If the previous step fails, unbox the reference type to the corresponding primitive type and try to find an exact match, or widen the primitive type and find a match.

If you apply these rules to the above snippet of code, it will print

int=101
Integer=101

Suppose you have two test() methods.

public void test(Integer iObject) {
System.out.println("Integer=" + iObject);
}

public void test(long iValue) {
System.out.println("long=" + iValue);
}

What will be printed if you use the following code?

test(101);
test(new Integer(101));

It will print

long=101
Integer=101

The first call of test(101) will try to find an exact match for an int argument. It does not find a method test(int), so it widens the int data type, finds a match test(long), and calls this method.

Suppose you have two test() methods.

public void test(Long lObject) {
System.out.println("Long=" + lObject);
}

public void test(long lValue) {
System.out.println("long=" + lValue);
}

What will be printed if you execute the following code?

test(101);
test(new Integer(101));

It will print

long=101
long=101

Are you surprised by looking at the above output? Apply the rules that I have listed and you will find that the above output followed those rules. The call to test(101) is clear because it widens 101 from int to long and executes the test(long) method. To call test(new Integer(101)), it looks for a method test(Integer) and it does not find one. Note that a reference type is never widened. That is, an Integer is never widened to Long. Therefore, it unboxes the Integer to int and looks for test(int) method, which it does not find. Now, it widens the int and finds test(long) and executes it.

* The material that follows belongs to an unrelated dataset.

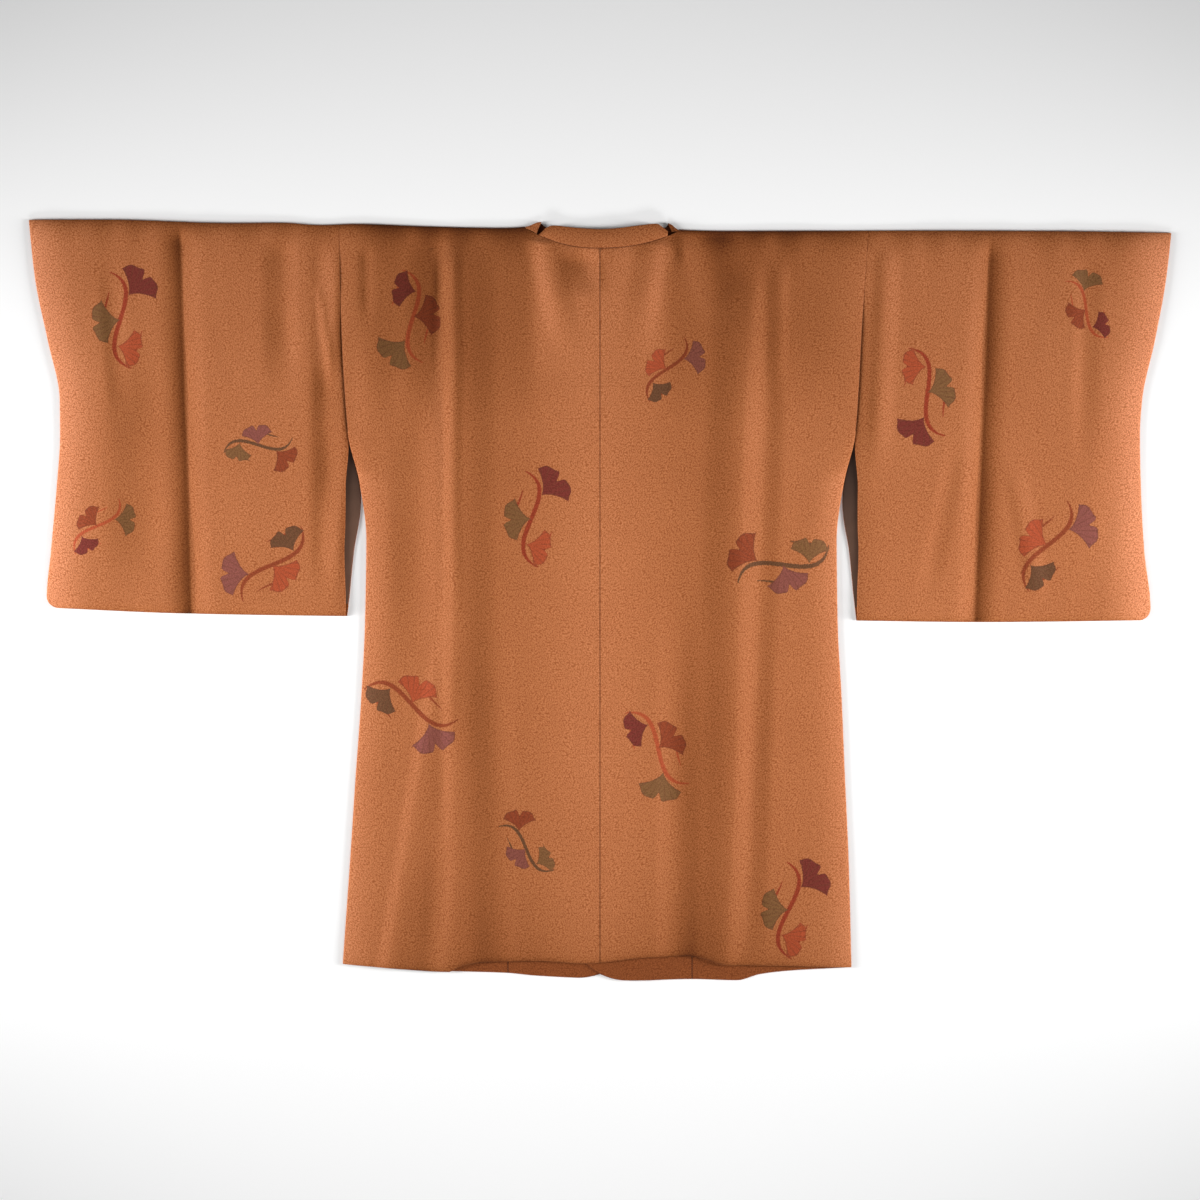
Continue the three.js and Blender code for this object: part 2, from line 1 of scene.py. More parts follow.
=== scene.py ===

I have one more surprise. Consider the following two test() methods:

public void test(Long lObject) {
System.out.println("Long=" + lObject);
}

public void test(Object obj) {
System.out.println("Object=" + obj);
}

What will be printed when you execute the following code?

test(101);
test(new Integer(101));

This time, you will get the following output:

Object=101
Object=101

Does it make sense? Not really. Here is the explanation. When it calls test(101), it has to box int to an Integer, because there is no match for test(int), even after widening the int value. So, test(101) becomes test(Integer.valueOf(101)). Now it does not find any test(Integer) either. Note that Integer is a reference type and it inherits the Number class, which in turn inherits the Object class. Therefore, an Integer is always an Object, and Java allows you to assign an object of subtype (Integer) to a variable of supertype (Object). This is the reason that the test(Object) is called in this case. The second call, test(new Integer(101)), works the same way. It tries for test(Integer) method. When it does not find it, the next match for it is test(Object) based on the subtype and supertype assignment rule for reference types.